Harry F. Filkorn
Department of Invertebrate Paleontology
Natural History Museum of Los Angeles County
900 Exposition Boulevard
Los Angeles CA 90007
USA

Harry joined the Invertebrate Paleontology section of the Natural History Museum of Los Angeles County in 2002, after completing a PhD in Geology from Kent State University in 2001. He has a broad background in the geological sciences and specialization in the areas of invertebrate paleontology, biostratigraphy, paleobiogeography and carbonate sedimentology. His research interests mainly concern Cretaceous and Early Tertiary reef coral faunas of Mexico and the western US. He has also studied Late Cretaceous and Paleocene corals from Seymour Island, Antarctic Peninsula, and some Jurassic corals from southwestern New Mexico.
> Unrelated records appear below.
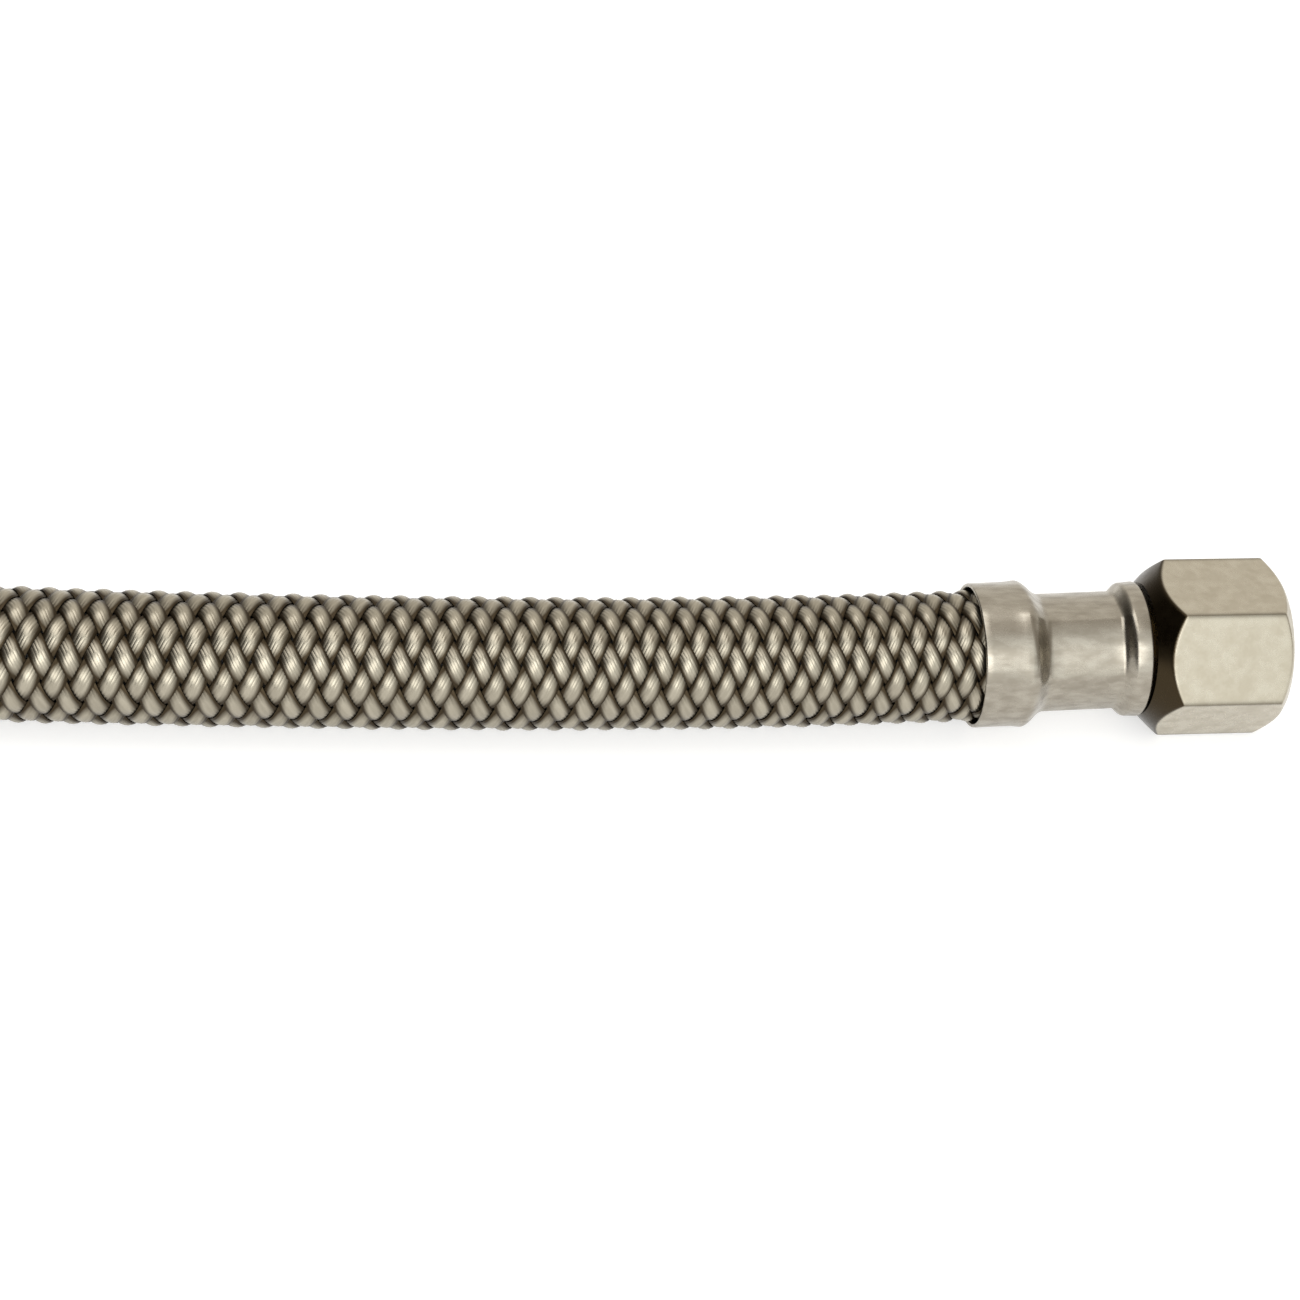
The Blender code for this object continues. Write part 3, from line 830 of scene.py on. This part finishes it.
@dataclass
class CrimpedFerrule(FittingPart):
    """Pressed ferrule: a band over the braid, a step down to the crimped neck, and a bead at the nut."""

    node: str = "ferrule"
    piece_name: str = "ferrule_shell"
    wall: float = 0.0004
    neck_inner_radius: float = 0.00532
    band_inner_radius: float = 0.00695
    bead_radius: float = 0.0069
    bead_cone: float = 0.00008
    bead_reach: float = 0.00025
    flare_length: float = 0.0015
    soft_step: float = 0.0003
    crimp_flats: int = 6
    crimp_turn: float = math.radians(17.5)
    crimp_depth: float = 0.35
    flat_fade: float = 0.0018
    flat_sharpness: int = 60
    bead_round: float = 0.00035
    rim_round: float = 0.00022
    band_rings: int = 9
    step_rings: int = 17
    neck_rings: int = 7
    flare_rings: int = 13
    round_rings: int = 9
    segments: int = 144

    def inner_line(self) -> tuple[np.ndarray, np.ndarray, np.ndarray]:
        """Inner line of the shell from the rim to the bead.

        Returns:
            Places from the hose's cut end, radii, and how far each ring is pressed to flats.
        """
        start, stop = NECK_LENGTH - self.soft_step, NECK_LENGTH + STEP_LENGTH + self.soft_step
        depth = np.concatenate(
            [
                np.linspace(-FERRULE_RIM - self.rim_round, stop, self.band_rings),
                np.linspace(stop, start, self.step_rings)[1:],
                np.linspace(start, 0.0, self.neck_rings)[1:],
            ]
        )
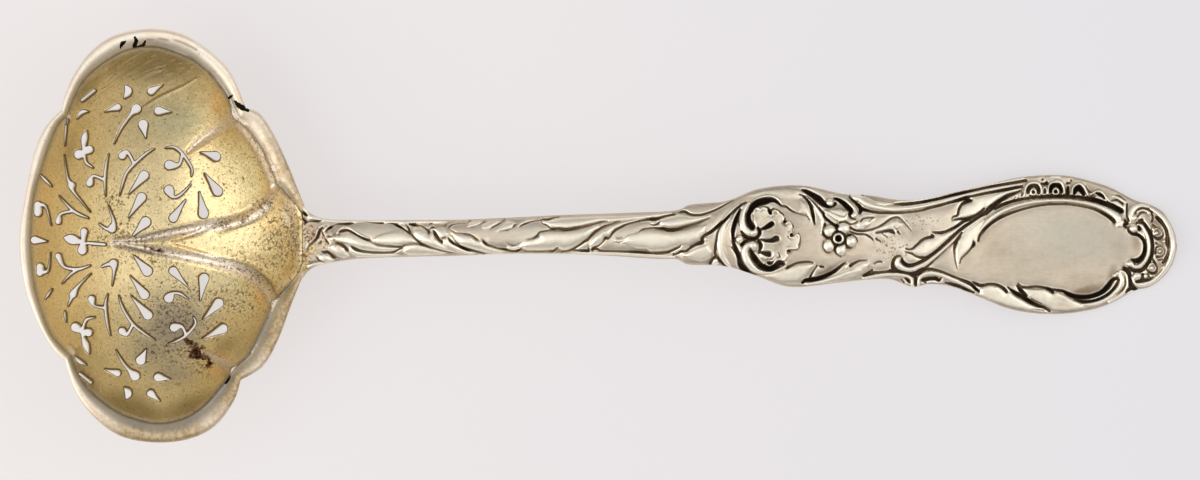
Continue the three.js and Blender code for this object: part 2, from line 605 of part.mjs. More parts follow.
function ridgeSolid(path, i) {
  const radius = RIDGE_RADIUS * RIDGE_RADIUS_SHARES[i];
  const points = path.map(([x, y]) => (
    new THREE.Vector3(placeX(x), placeY(y), frontHeight(x, y) + RIDGE_LIFT)
  ));
  return solidFrom(barGeometry(points, points.map(() => radius), RIDGE_SIDES));
}

// A raised drop, leaf or petal: a flattened ball that lies on the front.
function swellSolid([x, y, halfLength, halfWidth, degrees], height) {
  const ball = new THREE.SphereGeometry(1, 7, 4);
  ball.scale(halfLength * PX_LENGTH, halfWidth * PX_LENGTH, height);
  ball.rotateZ(THREE.MathUtils.degToRad(degrees));
  const rise = frontHeight(x + halfLength, y) - frontHeight(x - halfLength, y);
  ball.rotateY(-Math.atan2(rise, 2 * halfLength * PX_LENGTH));
  ball.translate(placeX(x), placeY(y), frontHeight(x, y));
  return solidFrom(ball);
}

function ringOfSwells([x, y], reach, count, firstDeg, spanDeg, [halfLength, halfWidth], height) {
  return Array.from({ length: count }, (_, i) => {
    const degrees = firstDeg + (i * spanDeg) / (count - (spanDeg < 360 ? 1 : 0));
    const turn = THREE.MathUtils.degToRad(degrees);
    const place = [x + reach * Math.cos(turn), y - reach * Math.sin(turn)];
    return swellSolid([...place, halfLength, halfWidth, degrees], height);
  });
}

function handleSolid() {
  const rings = Array.from({ length: HANDLE_STEPS + 1 }, (_, i) => {
    const even = i / HANDLE_STEPS;
    return handleRing(THREE.MathUtils.lerp(HANDLE_START_PX, HANDLE_END_PX, Math.sin((even * Math.PI) / 2)));
  });
  const bar = solidFrom(skinGeometry(rings, false));
  const petal = [PETAL_RADIUS_PX, PETAL_RADIUS_PX];
  return wasm.Manifold.union([
    bar,
    ...RIDGE_PATHS_PX.map(ridgeSolid),
    ...LEAVES_PX.map((leaf) => swellSolid(leaf, LEAF_HEIGHT)),
    ...ringOfSwells(FLOWER_PX, PETAL_RING_PX, PETALS, PETAL_TURN_DEG, 360, petal, PETAL_HEIGHT),
    ...ringOfSwells(SHELL_PX, SHELL_LOBE_REACH_PX, SHELL_LOBES, SHELL_FIRST_DEG, SHELL_SPAN_DEG,
      SHELL_LOBE_PX, PETAL_HEIGHT),
    swellSolid([...FLOWER_PX, FLOWER_EYE_PX, FLOWER_EYE_PX, 0], PETAL_HEIGHT),
  ]);
}

// The spoon

function piece(name, solid, finish) {
  const mesh = new THREE.Mesh(geometryFrom(solid), new THREE.MeshStandardMaterial(finish));
  mesh.name = name;
  return mesh;
}

const spoon = new THREE.Group();
spoon.add(piece('bowl', bowlSolid(), GILT));
spoon.add(piece('rim_band', rimSolid(), SILVER));
spoon.add(piece('handle', handleSolid(), SILVER));

export default spoon;
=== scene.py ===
"""Looks of the sugar sifter spoon: a pierced, gilt and tarnished bowl, a soldered silver rim and a struck
silver handle, on a pale floor under a plain overhead light.

Outlines and places are in picture units (px), seen from straight above, x to the right and y down, as in the
CAD source. Other lengths are in millimetres until a mesh is made, which is in metres."""

import bpy
import numpy as np
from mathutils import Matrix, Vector
from mathutils.geometry import delaunay_2d_cdt


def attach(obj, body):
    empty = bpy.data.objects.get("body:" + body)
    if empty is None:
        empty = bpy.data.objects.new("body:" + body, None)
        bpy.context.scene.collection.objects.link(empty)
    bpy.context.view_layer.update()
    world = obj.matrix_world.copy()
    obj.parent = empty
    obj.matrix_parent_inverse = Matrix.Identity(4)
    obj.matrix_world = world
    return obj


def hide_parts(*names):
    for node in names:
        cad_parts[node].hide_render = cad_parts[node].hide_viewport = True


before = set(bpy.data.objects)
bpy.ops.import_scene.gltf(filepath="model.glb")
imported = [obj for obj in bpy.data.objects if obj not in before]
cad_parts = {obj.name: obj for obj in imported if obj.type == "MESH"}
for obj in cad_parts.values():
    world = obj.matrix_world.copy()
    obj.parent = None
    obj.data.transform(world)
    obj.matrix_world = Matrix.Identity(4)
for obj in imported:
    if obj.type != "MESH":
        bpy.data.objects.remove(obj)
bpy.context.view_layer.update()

MM = 0.001
TURN = 2 * np.pi
PX_LENGTH = 0.125
MIDDLE_PX = (599.24, 235.63)

# Bowl, as in the CAD source
SHEET = 0.8
# The sheet thins toward its holes, to this share of its thickness, over this reach.
HOLE_EDGE_SHARE = 0.5
HOLE_EDGE_REACH = 0.9
# How far a hole's wall stands out between its two edges, and how far from every hole an edge is the mouth's.
HOLE_ROUNDING = 0.05
CLEAR_OF_HOLES = 0.3
FAR_LIP_HEIGHT = 18.49
ROOT_LIP_HEIGHT = 9.6
SIDE_LIP_DROP = 0.6
WALL_FULLNESS = 1.9
WALL_REACH_SHARE = 0.85
LOWEST_PX = (167, 243)
RIM_DROP = 1.1
# Shares of that drop which are taken back at the handle's root and along the second lip.
ROOT_DROP_SAVING = 0.86
LIP_DROP_SAVING = 0.45
OUTER_LOBES_PX = [
    [(306, 212), (297, 190), (287, 165), (273, 135), (259, 114), (245, 108)],
    [(245, 108), (230, 73), (208, 50), (180, 33.6), (148, 29.2), (115, 35.6), (92, 51), (76, 72), (66, 94),
     (62, 110)],
    [(62, 110), (47, 126), (36, 150), (27, 193), (20.7, 238), (25, 282), (37, 318), (54, 349), (66, 361)],
    [(66, 361), (76, 391), (94, 416), (120, 435), (153, 441.9), (187, 439), (214, 426), (233, 401),
     (240, 380)],
    [(240, 380), (262, 366), (277, 340), (289, 308), (299, 283), (306, 268)],
]
INNER_LOBES_PX = [
    [(302, 224), (299.5, 211), (291, 200), (279, 186), (272.5, 173), (262, 150), (248, 130), (235, 118)],
    [(235, 118), (227, 98), (216, 81), (205, 69.5), (188, 58), (155, 47), (127, 50.5), (105, 62), (87, 77),
     (76, 94), (66.6, 115.8)],
    [(66.6, 115.8), (58, 125), (51, 141), (43, 165), (34, 200), (31, 240), (34, 280), (41, 308), (52, 335),
     (70.5, 355.7)],
    [(70.5, 355.7), (76, 370), (86, 386), (102, 401), (122, 414), (150, 422.5), (170, 422), (187, 417),
     (204, 405.5), (217, 391), (226, 380), (233, 369)],
    [(233, 369), (248, 355), (255, 342.5), (260.5, 331), (267, 316), (272, 304), (279, 295), (290, 283),
     (299.5, 268.5), (302, 256)],
]
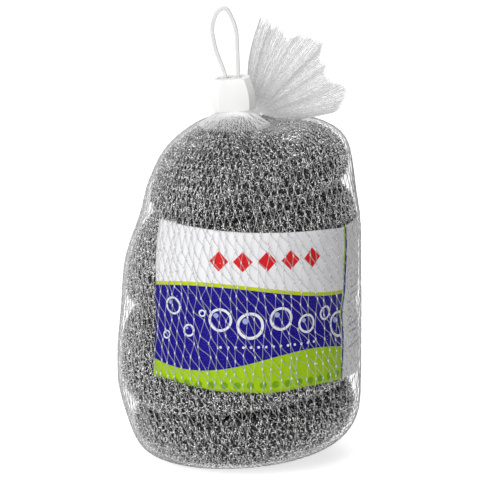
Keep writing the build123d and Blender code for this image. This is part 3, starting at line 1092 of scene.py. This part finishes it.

Ongoing investigations in Mexico include studies of the Late Cretaceous and Eocene coral faunas of Chiapas and the middle Cretaceous reef faunas of the Tierra Caliente region in Michoacan and Guerrero. In his spare time, with the support of the USGS, he has mapped the geology of a rugged area of the Markagunt Plateau in southwestern Utah, the heart of the Markagunt Megabreccia. He is a member of several professional organizations, including Sigma Xi, the Paleontological Society and the International Association for the Study of Fossil Cnidaria and Porifera.